Dataset excerpt
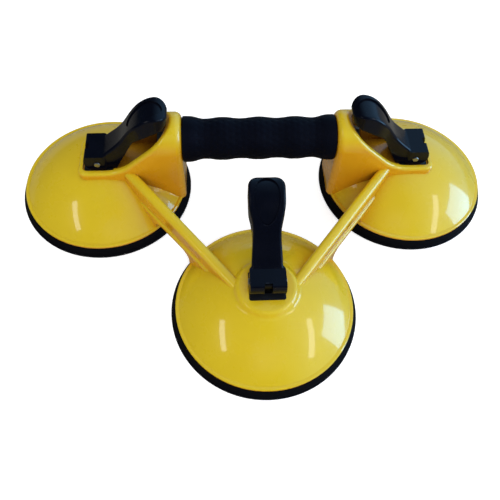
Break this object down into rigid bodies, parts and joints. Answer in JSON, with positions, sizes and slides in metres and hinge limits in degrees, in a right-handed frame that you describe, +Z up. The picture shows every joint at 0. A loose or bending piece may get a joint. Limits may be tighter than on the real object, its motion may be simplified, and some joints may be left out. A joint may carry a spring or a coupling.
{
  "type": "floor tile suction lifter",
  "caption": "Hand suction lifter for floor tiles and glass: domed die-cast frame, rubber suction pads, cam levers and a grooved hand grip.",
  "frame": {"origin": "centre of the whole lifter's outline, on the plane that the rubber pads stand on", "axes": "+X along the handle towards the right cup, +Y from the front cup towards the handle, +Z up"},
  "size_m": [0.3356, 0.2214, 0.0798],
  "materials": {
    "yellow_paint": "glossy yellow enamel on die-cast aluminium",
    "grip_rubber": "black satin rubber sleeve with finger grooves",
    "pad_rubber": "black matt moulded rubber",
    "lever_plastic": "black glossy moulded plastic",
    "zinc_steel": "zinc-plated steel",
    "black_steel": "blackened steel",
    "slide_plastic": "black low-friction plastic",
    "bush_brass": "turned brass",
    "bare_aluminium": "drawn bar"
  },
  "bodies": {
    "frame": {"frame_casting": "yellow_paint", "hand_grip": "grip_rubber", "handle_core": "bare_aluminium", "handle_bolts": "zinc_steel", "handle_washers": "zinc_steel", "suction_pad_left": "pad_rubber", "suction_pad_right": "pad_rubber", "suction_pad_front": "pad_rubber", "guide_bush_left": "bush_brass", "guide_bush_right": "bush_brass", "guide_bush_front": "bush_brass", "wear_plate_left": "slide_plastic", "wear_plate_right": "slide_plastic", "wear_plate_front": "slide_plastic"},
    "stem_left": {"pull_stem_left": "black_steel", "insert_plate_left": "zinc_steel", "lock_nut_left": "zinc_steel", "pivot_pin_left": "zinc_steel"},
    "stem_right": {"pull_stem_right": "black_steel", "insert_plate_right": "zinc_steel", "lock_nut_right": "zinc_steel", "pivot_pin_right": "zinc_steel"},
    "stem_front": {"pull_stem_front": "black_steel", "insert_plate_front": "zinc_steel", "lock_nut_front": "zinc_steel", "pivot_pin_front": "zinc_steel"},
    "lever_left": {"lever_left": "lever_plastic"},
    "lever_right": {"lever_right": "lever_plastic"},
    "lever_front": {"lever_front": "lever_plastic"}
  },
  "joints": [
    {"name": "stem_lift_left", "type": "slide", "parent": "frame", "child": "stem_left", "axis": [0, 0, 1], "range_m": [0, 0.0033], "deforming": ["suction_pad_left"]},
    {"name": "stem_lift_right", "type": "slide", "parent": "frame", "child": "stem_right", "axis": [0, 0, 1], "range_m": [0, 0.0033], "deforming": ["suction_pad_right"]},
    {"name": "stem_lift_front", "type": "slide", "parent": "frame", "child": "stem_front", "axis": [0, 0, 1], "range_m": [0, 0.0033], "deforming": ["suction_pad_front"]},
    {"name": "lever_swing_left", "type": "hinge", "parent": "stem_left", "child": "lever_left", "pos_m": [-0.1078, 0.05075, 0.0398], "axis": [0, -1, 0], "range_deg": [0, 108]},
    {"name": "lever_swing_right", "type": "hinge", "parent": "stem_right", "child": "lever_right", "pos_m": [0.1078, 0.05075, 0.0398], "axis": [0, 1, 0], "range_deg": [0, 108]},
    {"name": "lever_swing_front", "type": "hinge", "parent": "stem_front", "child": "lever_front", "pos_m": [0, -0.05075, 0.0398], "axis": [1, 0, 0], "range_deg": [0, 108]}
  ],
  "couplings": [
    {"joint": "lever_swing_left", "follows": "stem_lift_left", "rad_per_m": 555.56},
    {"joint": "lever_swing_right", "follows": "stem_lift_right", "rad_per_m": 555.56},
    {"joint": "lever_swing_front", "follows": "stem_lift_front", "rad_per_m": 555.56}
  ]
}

Prompt
Write the entire listing out again, word for word.

Output below
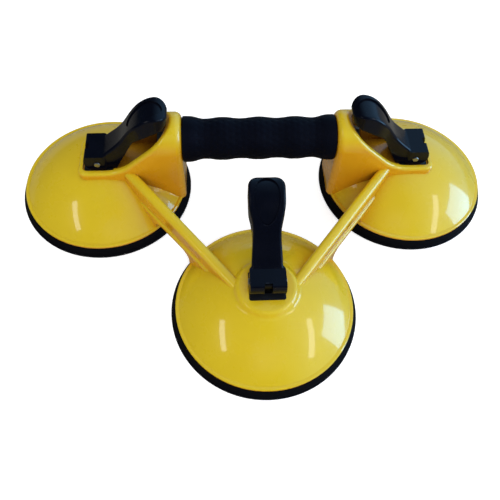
Break this object down into rigid bodies, parts and joints. Answer in JSON, with positions, sizes and slides in metres and hinge limits in degrees, in a right-handed frame that you describe, +Z up. The picture shows every joint at 0. A loose or bending piece may get a joint. Limits may be tighter than on the real object, its motion may be simplified, and some joints may be left out. A joint may carry a spring or a coupling.
{
  "type": "floor tile suction lifter",
  "caption": "Hand suction lifter for floor tiles and glass: domed die-cast frame, rubber suction pads, cam levers and a grooved hand grip.",
  "frame": {"origin": "centre of the whole lifter's outline, on the plane that the rubber pads stand on", "axes": "+X along the handle towards the right cup, +Y from the front cup towards the handle, +Z up"},
  "size_m": [0.3356, 0.2214, 0.0798],
  "materials": {
    "yellow_paint": "glossy yellow enamel on die-cast aluminium",
    "grip_rubber": "black satin rubber sleeve with finger grooves",
    "pad_rubber": "black matt moulded rubber",
    "lever_plastic": "black glossy moulded plastic",
    "zinc_steel": "zinc-plated steel",
    "black_steel": "blackened steel",
    "slide_plastic": "black low-friction plastic",
    "bush_brass": "turned brass",
    "bare_aluminium": "drawn bar"
  },
  "bodies": {
    "frame": {"frame_casting": "yellow_paint", "hand_grip": "grip_rubber", "handle_core": "bare_aluminium", "handle_bolts": "zinc_steel", "handle_washers": "zinc_steel", "suction_pad_left": "pad_rubber", "suction_pad_right": "pad_rubber", "suction_pad_front": "pad_rubber", "guide_bush_left": "bush_brass", "guide_bush_right": "bush_brass", "guide_bush_front": "bush_brass", "wear_plate_left": "slide_plastic", "wear_plate_right": "slide_plastic", "wear_plate_front": "slide_plastic"},
    "stem_left": {"pull_stem_left": "black_steel", "insert_plate_left": "zinc_steel", "lock_nut_left": "zinc_steel", "pivot_pin_left": "zinc_steel"},
    "stem_right": {"pull_stem_right": "black_steel", "insert_plate_right": "zinc_steel", "lock_nut_right": "zinc_steel", "pivot_pin_right": "zinc_steel"},
    "stem_front": {"pull_stem_front": "black_steel", "insert_plate_front": "zinc_steel", "lock_nut_front": "zinc_steel", "pivot_pin_front": "zinc_steel"},
    "lever_left": {"lever_left": "lever_plastic"},
    "lever_right": {"lever_right": "lever_plastic"},
    "lever_front": {"lever_front": "lever_plastic"}
  },
  "joints": [
    {"name": "stem_lift_left", "type": "slide", "parent": "frame", "child": "stem_left", "axis": [0, 0, 1], "range_m": [0, 0.0033], "deforming": ["suction_pad_left"]},
    {"name": "stem_lift_right", "type": "slide", "parent": "frame", "child": "stem_right", "axis": [0, 0, 1], "range_m": [0, 0.0033], "deforming": ["suction_pad_right"]},
    {"name": "stem_lift_front", "type": "slide", "parent": "frame", "child": "stem_front", "axis": [0, 0, 1], "range_m": [0, 0.0033], "deforming": ["suction_pad_front"]},
    {"name": "lever_swing_left", "type": "hinge", "parent": "stem_left", "child": "lever_left", "pos_m": [-0.1078, 0.05075, 0.0398], "axis": [0, -1, 0], "range_deg": [0, 108]},
    {"name": "lever_swing_right", "type": "hinge", "parent": "stem_right", "child": "lever_right", "pos_m": [0.1078, 0.05075, 0.0398], "axis": [0, 1, 0], "range_deg": [0, 108]},
    {"name": "lever_swing_front", "type": "hinge", "parent": "stem_front", "child": "lever_front", "pos_m": [0, -0.05075, 0.0398], "axis": [1, 0, 0], "range_deg": [0, 108]}
  ],
  "couplings": [
    {"joint": "lever_swing_left", "follows": "stem_lift_left", "rad_per_m": 555.56},
    {"joint": "lever_swing_right", "follows": "stem_lift_right", "rad_per_m": 555.56},
    {"joint": "lever_swing_front", "follows": "stem_lift_front", "rad_per_m": 555.56}
  ]
}